The Judicature Act says that African customary law will only apply where it is not repugnant or inconsistent with the written law. ( Section 3( 2) of the Judicature Act).
The repugnancy clause has been used in the area of family relationships, particularly relationships between parents , grandparents and the children.
In some cases courts have overlooked customary law and applied English law particularly regarding custody of female children of tender years.
But courts have also upheld customary law provisions in the area of custody
In the case of Re GM the court upheld customary law the circumstances were that a young child had lost her parents during emergency and was in the custody of a well to do woman from a different tribe.
This de facto arrangement appeared to be in the best interest of the child but the child’s uncle claimed the child under the customary law as a lawful guardian. The court in awarding custody considered both the English law and the principles of customary law and found that the uncle was the most suited person to take care of the child and in the opinion of the court there was nothing repugnant of the uncle being granted the custody of the child under the circumstances.
In the case of Karugu v. Njeri, the courts upheld African Customary law and in this case the contents were about the custody of the children as between the husband and wife who were married under customary law and divorced.
The African court ( early 60’s the African courts were still in existence) awarded the four children to the wife. The girls were given to the mother and the boys to the father. On appeal to the High Court the judge called for expert opinion on Kikuyu customs and the experts who gave evidence on Kikuyu custom related to the custody of the children stated that where divorce occurs the children go to the father regardless of their age unless the father demands in return the dowry whereupon the children go to the mother. In this case the court chose to be guided by the custom and did not find it repugnant to justice and morality and custody was awarded to the father.
In recent times the tendency of the court is to award custody to the mother especially in the cases where the children are of the tender years.
Today the courts go by the statutory provision of the best interest of the child and customary law is not applicable in such cases.
In the area of property repugnancy cases involving property rights are less common compared to those involving personal relationships. It is in the are of personal relationships is where you get strict applications of repugnancy clause because it involves large application of morality. The other thing is that property relationships are now subject to statutory law and thus there is application of African customary law.
Can public policy be used instead of application of repugnancy clause?
In the Ghana the repugnancy clause has been abolished the courts use the public policy as a test of repugnancy and where the custom is found to be repugnant to public policy it is struck down on that ground. These are issues based on morality , discrimination , unreasonable or against human rights then it is considered to be against public policy. However, I think the change is really cosmetic and it sounds very much as repugnancy to morality and justice.
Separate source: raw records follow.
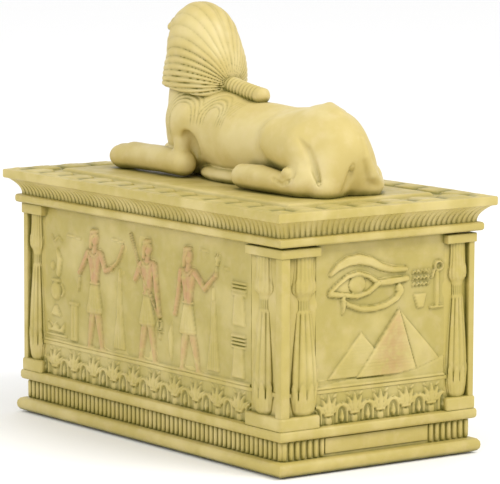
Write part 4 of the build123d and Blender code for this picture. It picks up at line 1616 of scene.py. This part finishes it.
@dataclass(frozen=True)
class Finishes:
    """Assigns a finish to every slot of the record."""

    casket: CastResin = CastResin("casket_resin_finish")
    lid: CastResin = CastResin("lid_resin_finish", wash_everywhere=0.02)
    sphinx: CastResin = CastResin("sphinx_resin_finish", (0.55, 0.435, 0.145), (0.63, 0.52, 0.225),
                                  (0.68, 0.54, 0.30), wash_everywhere=0.03, crevice_mm=3.2)
    rubber: PlainMoulding = PlainMoulding("pad_rubber_finish", (0.03, 0.03, 0.03), (0.06, 0.06, 0.06), 1400)
    fitting: PlainMoulding = PlainMoulding("fitting_finish", (0.78, 0.8, 0.8), (0.86, 0.87, 0.87),
                                           700, 0.00002, 0.35)
    seal: PlainMoulding = PlainMoulding("seal_finish", (0.05, 0.05, 0.05), (0.09, 0.09, 0.09), 1400)
    sleeve: PlainMoulding = PlainMoulding("sleeve_finish", (0.55, 0.6, 0.58), (0.66, 0.7, 0.68),
                                          800, 0.00002, 0.3)
    stone: PlainMoulding = PlainMoulding("stone_finish", (0.12, 0.22, 0.38), (0.34, 0.45, 0.6),
                                         2600, 0.0004, 0.85)
    cradle: PlainMoulding = PlainMoulding("cradle_finish", (0.04, 0.05, 0.05), (0.09, 0.1, 0.1), 900)

    def dress(self, casket: Casket, lid: Lid, sphinx: Sphinx) -> None:
        """Puts the cast finishes on the modelled pieces and the plain ones on the air kit and pads."""
        cast = ((self.casket, casket.pieces), (self.lid, lid.pieces), (self.sphinx, sphinx.pieces))
        for recipe, pieces in cast:
            material = recipe.build()
            for piece in pieces:
                piece.data.materials.clear()
                piece.data.materials.append(material)
        pads = [f"foot_pad_{place}" for place in ("front_left", "front_right", "rear_left", "rear_right")]
        plain = (
            (self.rubber, pads),
            (self.fitting, ["inlet_elbow", "inlet_nut", "stone_end_cap"]),
            (self.seal, ["inlet_washer"]),
            (self.sleeve, ["coupling_sleeve"]),
            (self.stone, ["air_stone"]),
            (self.cradle, ["stone_cradle_inner", "stone_cradle_outer"]),
        )
        for recipe, names in plain:
            material = recipe.build()
            for name in names:
                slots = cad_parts[name].data.materials
                slots.clear()
                slots.append(material)


# ---------------------------------------------------------------- studio


@dataclass(frozen=True)
class Studio:
    """Pale floor, soft light and the camera."""

    camera_place: Point3 = (0.9824, -0.7203, 0.2253)
    camera_right: Point3 = (0.59266, 0.80544, 0.00417)
    camera_up: Point3 = (-0.10589, 0.07279, 0.99171)
    lens: float = 251.7

    def lay_floor(self) -> None:
        """A wide pale floor that runs out of the picture."""
        bpy.ops.mesh.primitive_plane_add(size=12, location=(0, 0, 0))
        floor = bpy.context.object
        floor.name = "floor"
        material = bpy.data.materials.new("floor_white")
        material.use_nodes = True
        shader = material.node_tree.nodes["Principled BSDF"]
        shader.inputs["Base Color"].default_value = (0.93, 0.93, 0.93, 1)
        shader.inputs["Roughness"].default_value = 0.9
        floor.data.materials.append(material)

    def add_light(self, name: str, place: Point3, size: float, power: float, warmth: Point3) -> None:
        """One soft area light aimed at the object."""
        data = bpy.data.lights.new(name, "AREA")
        data.shape = "SQUARE"
        data.size = size
        data.energy = power
        data.color = warmth
        lamp = bpy.data.objects.new(name, data)
        bpy.context.collection.objects.link(lamp)
        lamp.location = place
        lamp.rotation_euler = (Vector((0, 0, 0.07)) - Vector(place)).to_track_quat("-Z", "Y").to_euler()

    def light(self) -> None:
        """Bright surround with a key from high on the camera's right."""
        world = bpy.data.worlds.new("surround")
        world.use_nodes = True
        world.node_tree.nodes["Background"].inputs["Color"].default_value = (1, 1, 1, 1)
        world.node_tree.nodes["Background"].inputs["Strength"].default_value = 1.02
        bpy.context.scene.world = world
        self.add_light("key", (1.15, 0.35, 1.35), 0.7, 14, (1.0, 0.98, 0.94))
        self.add_light("fill", (0.5, -1.5, 0.7), 1.2, 6, (0.96, 0.98, 1.0))

    def place_camera(self) -> None:
        """Stands the camera where the object is seen from."""
        data = bpy.data.cameras.new("camera")
        data.lens = self.lens
        data.clip_end = 50
        camera = bpy.data.objects.new("camera", data)
        bpy.context.collection.objects.link(camera)
        right, up = Vector(self.camera_right), Vector(self.camera_up)
        turn = Matrix((right, up, right.cross(up))).transposed()
        camera.matrix_world = Matrix.Translation(self.camera_place) @ turn.to_4x4()
        bpy.context.scene.camera = camera
        bpy.context.scene.view_settings.view_transform = "Standard"

    def build(self) -> None:
        """Sets up the whole studio."""
        self.lay_floor()
        self.light()
        self.place_camera()


def main() -> None:
    """Builds the ornament and its studio in order."""
    logging.basicConfig(level=logging.INFO, format="%(name)s %(message)s")
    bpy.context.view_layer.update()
    casket, lid, sphinx = Casket(), Lid(), Sphinx()
    for part in (casket, lid, sphinx):
        part.build()
        LOG.info("%s done", type(part).__name__)
    Finishes().dress(casket, lid, sphinx)
    Studio().build()


if __name__ == "__main__":
    main()
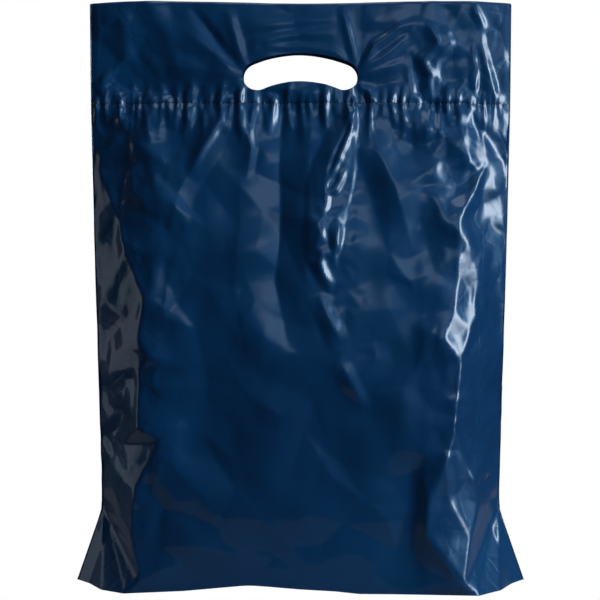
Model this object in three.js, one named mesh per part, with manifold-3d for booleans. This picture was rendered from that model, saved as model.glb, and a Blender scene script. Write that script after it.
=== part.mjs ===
// A plastic carrier bag with a punched hand hole, filled out and standing on its opened bottom gusset.
//
// One length of blown film makes the whole bag. Its top is turned over to the inside and welded along
// its lower edge, its bottom is tucked up as a gusset, and both sides are welded from top to bottom.
// When the bag is filled, the middle of the gusset spreads flat on the ground. At each end the gusset
// stays welded between the two panels, and makes a hollow, three-cornered ear.
//
// Millimetres, +Z up. The origin is on the ground, under the middle of the bag. The front panel faces -Y.
import * as THREE from "three";
import { mergeVertices } from "three/addons/utils/BufferGeometryUtils.js";
import Module from "manifold-3d";

// The film. It is drawn 0.6 mm thick, so that a solid can hold it, and is 0.05 mm thick on a real bag.
const FILM = 0.6;

// The bag as it stands.
const HEIGHT = 518;
const HEM_DEPTH = 91;
const EAR_HEIGHT = 63;
const EAR_TIP = 200;
const BASE_HALF_WIDTH = 151;
const BASE_HALF_DEPTH = 60;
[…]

Does written law only apply to the legislation or is it broader than the legislation?
Interpretations and General provisions Act defines the term of “ written Act” – any Act, any applied Act and any subsidiary legislation and this provision makes customary subordinate to legislation and thus any incompatibility with legislation renders customary law inapplicable.
So does this cover common law and equity? Does this cover equity and common law under written law?
- Opinion on this is divided
- On the one hand it would appear the incompatibility should be confined to legislation and thus section 3(2) of the Judicature Act should be read together with section 2 of Cap 2;
- On the other hand it can also be argued that the Judicature Act provision applies to both legislation and common law and equity/
The application of the common law and equity is provided for by a written law and hence common law and equity should be considered as written law. And therefore inconsistency with any law would include inconsistency with common law and equity.
Whether inconsistency provision only applies to legislation only applies to the written law - whether you give broad or restrictive definition of written law. If you go by restricted interpretation under Cap 2 then the inconsistency is only with the legislation excluding equity and common law.